HyperLink   Eliminating Dynamic Computation Redundancy
   
Publication Year:
  2000
Authors
  Daniel A. Connors
   
Published:
  Ph.D. dissertation, Department of Electrical and Computer Engineering, University of Illinois, Urbana IL, May 2000
   
Abstract:

The traditional method of extracting performance from programs is based on scaling processor resources to execute multiple independent instructions per cycle. However, current state-of-the-art compilers cannot expose the level of instruction-level parallelism necessary to overcome the diminishing performance returns of high-issue processors. Ultimately performance becomes limited by the dependences of programs, the fundamental dataflow limitation, and not the machine resources. By eliminating dynamic computation redundancy for designated regions of a program, the dataflow limit can be surpassed for sequences of operations that are otherwise redundantly executed. Effective exploitation of computation result locality requires coordinating compiler and hardware techniques in an integrated framework.

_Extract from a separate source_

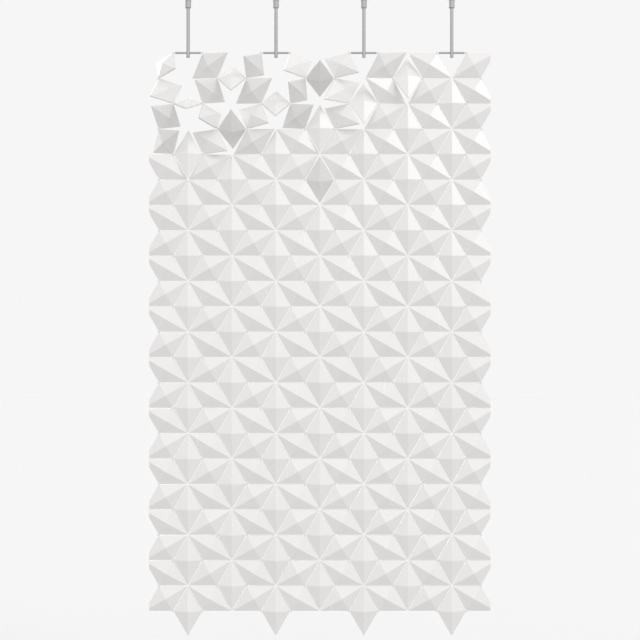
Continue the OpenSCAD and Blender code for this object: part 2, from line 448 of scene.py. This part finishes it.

Four key technologies are presented in a coordinated fashion to eliminate dynamic redundancy from program execution. The Reusable Computation Region Framework, the Compiler-directed Computation Reuse Approach (CCR), and the Dynamic Computation Management System (DCMS) represent innovative methods of dynamically directing the microarchitecture execution engine of processors to make use of computation redundancy hardware to improve program performance. The compiler-based Value Optimization Framework illustrates new compiler techniques for synthesizing code based on data distribution. Systematically coordinating these compiler techniques and hardware technologies can eliminate significant amounts of the dynamic computation redundancy in program execution. These techniques are new methods of improving modern processor utilization and performance by exploiting readily available program value locality characteristics.